Justice Wagner held, therefore, that threats of violence to a person in the commission of a robbery meet the use of violence criterion in the definition of an SPIO because a threat itself is a violent act and the offence of robbery is punishable by ten years or more of incarceration. He further held that this approach is consistent with the general understanding that robbery is theft accompanied by an act of violence.
It was argued before the SCC that the absence of an explicit reference to the use of threats in the definition of an SPIO suggests that “violence” and “threats of violence” are distinct from one another. Justice Wagner found this line of reasoning to be overly technical and unconvincing, noting the frequency with which the Code has been amended and the inadvertent variations that occur as a result.
Ultimately, the SCC determined that the trial judge and the Court of Appeal had drawn the line in the wrong place. Requiring courts to distinguish between real threats of violence and remote ones would be unwieldy and would result in tremendous difficulty.
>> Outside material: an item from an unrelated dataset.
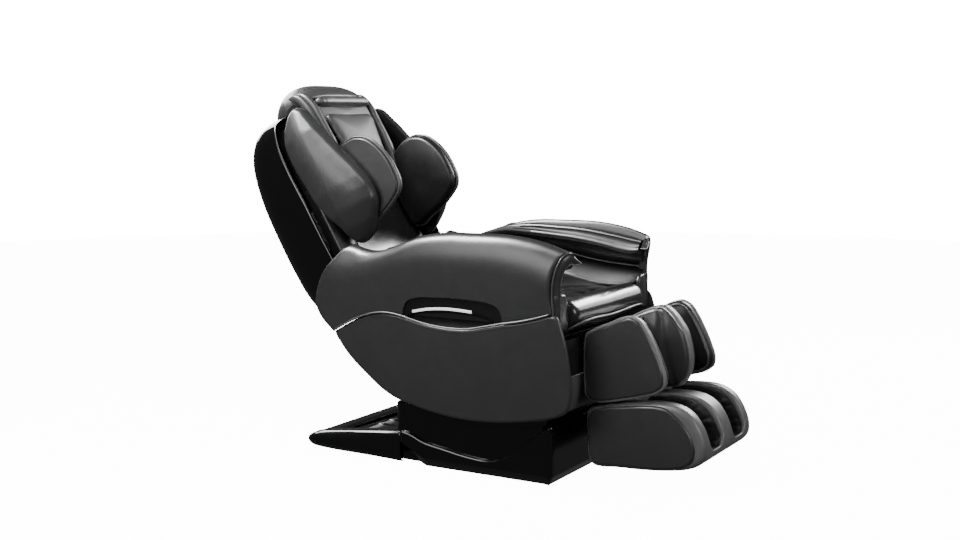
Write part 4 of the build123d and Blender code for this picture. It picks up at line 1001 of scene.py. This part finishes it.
# back pad: flat along its length, its lower and upper ends swelling in lobes, closed behind
pad_leather = finish("pad_leather", (.018, .018, .019), .24, grain=.08, coat=.3)
CHANNEL = .0925
up = np.concatenate([[.098, .100, .105, .113], np.linspace(.125, .845, 90), [.855, .862, .866, .868]])
x = .182 * np.linspace(-1, 1, 121)
ends = np.zeros(len(up))
ends[:4] = arch(np.clip((.125 - up[:4]) / .027, 0, 1))
ends[-4:] = arch((up[-4:] - .845) / .0235)
lobe = np.abs(np.sin(np.pi * x / CHANNEL)) ** .5
edge_round = arch(np.clip((np.abs(x) - .160) / .0225, 0, 1))
ripple = .0012 * np.sin(up[:, None] * 41 + 2.1 * x / CHANNEL) * lobe
stuffing = .024 + .030 * lobe + .010 * bell(up, .30, .10)[:, None] + ripple
front = -.014 + stuffing * edge_round * ends[:, None]
pad_front = on_back(x, up[:, None], front)
pad_back = on_back(x, up[:, None], np.full_like(front, -.0175))[:, ::-1]
pad = skin("back_pad", np.concatenate([pad_front, pad_back[:, 1:-1]], 1), [pad_leather],
           wrap=(False, True), caps=True, sharp=75)
place(pad, "backrest", "black_leather", "backrest_pad", fill=.8)

# side linings between the pad and the shell's rim
for side, hand in SIDES:
    up = np.linspace(.150, .862, 60)
    rim_x = np.interp(up, (.15, .20, .72, .80, .862), (.248, .262, .262, .245, .190)) - .004
    share = np.linspace(0, 1, 14)
    x = .176 + (rim_x[:, None] - .176) * share[None]
    out = -.020 - .022 * share ** 2 + .010 * np.sin(np.pi * share)
    lining = skin(f"back_lining_{hand}", on_back(side * x, up[:, None], out), [air_leather],
                  inside=tuple(on_back(0.0, .5, -.6)))
    thicken(lining, .003)
    place(lining, "backrest", "black_leather")

# shoulder wings: a curved padded panel each side, its rear edge outside the shell
WING = curve([(.352, .017), (.360, .068), (.404, .126), (.450, .163), (.500, .171), (.560, .158),
              (.650, .127), (.742, .096), (.808, .074), (.846, .060), (.862, .040), (.853, .014),
              (.826, -.014), (.793, -.035), (.742, -.048), (.673, -.050), (.606, -.043),
              (.539, -.036), (.473, -.021), (.418, -.002), (.378, .004)], 200, closed=True)


def wing_face(up, out):
    """Outer face of a wing: it leans in from the shell's side to the front edge."""
    reach = np.interp(up, (.35, .40, .45, .50, .65, .742, .863), (.06, .12, .163, .171, .127, .096, .062))
    share = np.clip((out + .045) / (.045 + reach), 0, 1)
    lean_in = np.interp(up, (.35, .45, .70, .863), (.040, .054, .052, .030))
    side_x = np.interp(up, (.35, .40, .46, .54, .76, .863), (.236, .262, .280, .2895, .2895, .270))
    return side_x - .004 * share - .55 * lean_in * share ** 4


wing_leather = finish("wing_leather", (.036, .036, .037), .38, grain=.14, sheen=.05, mottle=.05)
for side, hand in SIDES:
    flat, height = panel_rings(WING, .015, .0035, rings=22, turns=10, back=.35)
    x = wing_face(flat[..., 0], flat[..., 1]) - .040 + height * 2.6
    grid = on_back(side * x, flat[..., 0], flat[..., 1])
    which = np.zeros((grid.shape[0] - 1, grid.shape[1]), int)
    which[:5] = 1
    wing = skin(f"shoulder_wing_shell_{hand}", grid, [wing_leather, air_leather], which,
                wrap=(False, True))
    place(wing, "backrest", "charcoal_leather", f"shoulder_wing_{hand}", fill=.8)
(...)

The plain meaning and purpose of section 752(a)(i) dictate, therefore, that all threats of violence be treated as violent, regardless of how serious that threat is.
It seems counterintuitive that the interpretation of what constitutes an SPIO, which explicitly contains the term “serious,” would not require an analysis of the actual seriousness of an individual offence. Nonetheless, the decision in Steele has created a lower threshold for the Crown to meet the SPIO criteria and seek dangerous and long-term offender designations, regardless of whether the actual facts of a criminal case warrant such severity.
Although the SPIO criteria serves as a threshold for entry into the dangerous and long-term offender system, Steele invites the possibility of more and potentially undeserving offenders being placed in jeopardy of facing the serious consequences associated with these designations. It is, therefore, concerning that such a significant intrusion on one’s liberty can be pursued without regard to the qualitative circumstances of an individual case.